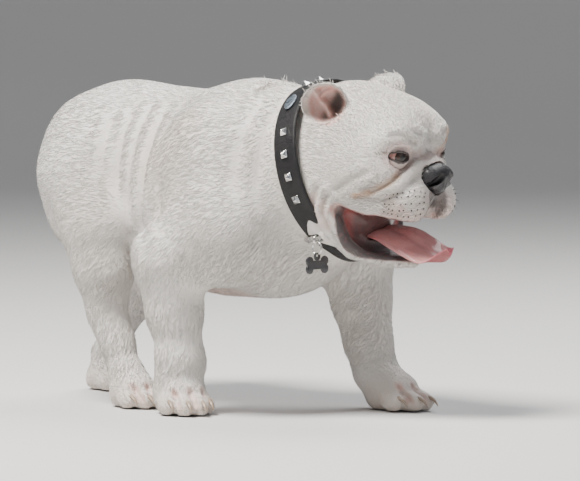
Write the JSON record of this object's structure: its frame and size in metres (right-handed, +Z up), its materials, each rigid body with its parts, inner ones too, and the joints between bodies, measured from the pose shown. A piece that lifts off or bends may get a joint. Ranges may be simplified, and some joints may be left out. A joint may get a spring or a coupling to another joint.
{
  "type": "english bulldog",
  "caption": "Life-size standing bulldog in mid-step, mouth open with the tongue out, wearing a studded leather collar with a bone-shaped tag.",
  "frame": {"origin": "middle of the whole dog seen from above, on the floor under its soles", "axes": "+X forward along the spine, +Y to the dog's left, +Z up; the head is turned about 13 degrees to the left"},
  "size_m": [0.6028, 0.3118, 0.3919],
  "materials": {
    "coat": "short flat white fur with faint tan freckles",
    "paw": "short white fur, pinkish between the toes",
    "ear": "thin fur outside, pink skin inside",
    "lip": "cream fur with dark wet lips",
    "eyeball": "dark brown, glossy",
    "eyelid": "dark moist rims",
    "nose": "black leather, moist",
    "tongue": "moist pink",
    "claw": "horn",
    "leather": "black, satin",
    "bright_metal": "polished",
    "plate": "blue-grey, satin",
    "tag": "black, plain, unmarked"
  },
  "bodies": {
    "root": {"torso": "coat", "neck": "coat", "head": "coat", "muzzle": "coat", "lower_jaw": "lip", "leg_fore_right": "coat", "paw_fore_right": "paw", "leg_fore_left": "coat", "paw_fore_left": "paw", "leg_hind_right": "coat", "paw_hind_right": "paw", "leg_hind_left": "coat", "paw_hind_left": "paw", "ear_right": "ear", "eye_right": "eyeball", "eyelids_right": "eyelid", "ear_left": "ear", "eye_left": "eyeball", "eyelids_left": "eyelid", "nose": "nose", "tongue": "tongue", "tail": "coat", "claw_fore_right_1": "claw", "claw_fore_right_2": "claw", "claw_fore_right_3": "claw", "claw_fore_right_4": "claw", "claw_fore_left_1": "claw", "claw_fore_left_2": "claw", "claw_fore_left_3": "claw", "claw_fore_left_4": "claw", "claw_hind_right_1": "claw", "claw_hind_right_2": "claw", "claw_hind_right_3": "claw", "claw_hind_right_4": "claw", "claw_hind_left_1": "claw", "claw_hind_left_2": "claw", "claw_hind_left_3": "claw", "claw_hind_left_4": "claw", "collar": "leather", "collar_plate": "plate", "stud_01": "bright_metal", "stud_02": "bright_metal", "stud_03": "bright_metal", "stud_04": "bright_metal", "stud_05": "bright_metal", "stud_06": "bright_metal", "stud_07": "bright_metal", "stud_08": "bright_metal", "stud_09": "bright_metal", "stud_10": "bright_metal", "stud_11": "bright_metal", "stud_12": "bright_metal", "collar_clasp": "bright_metal", "tag_ring": "bright_metal", "tag": "tag"}
  },
  "joints": []
}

◆ ◆ ◆

- _WHAT TO WORK ON_:
Check each line of the data above for the string "materials", then report how many lines have it, with no other words.

- _FULL RESPONSE_:
2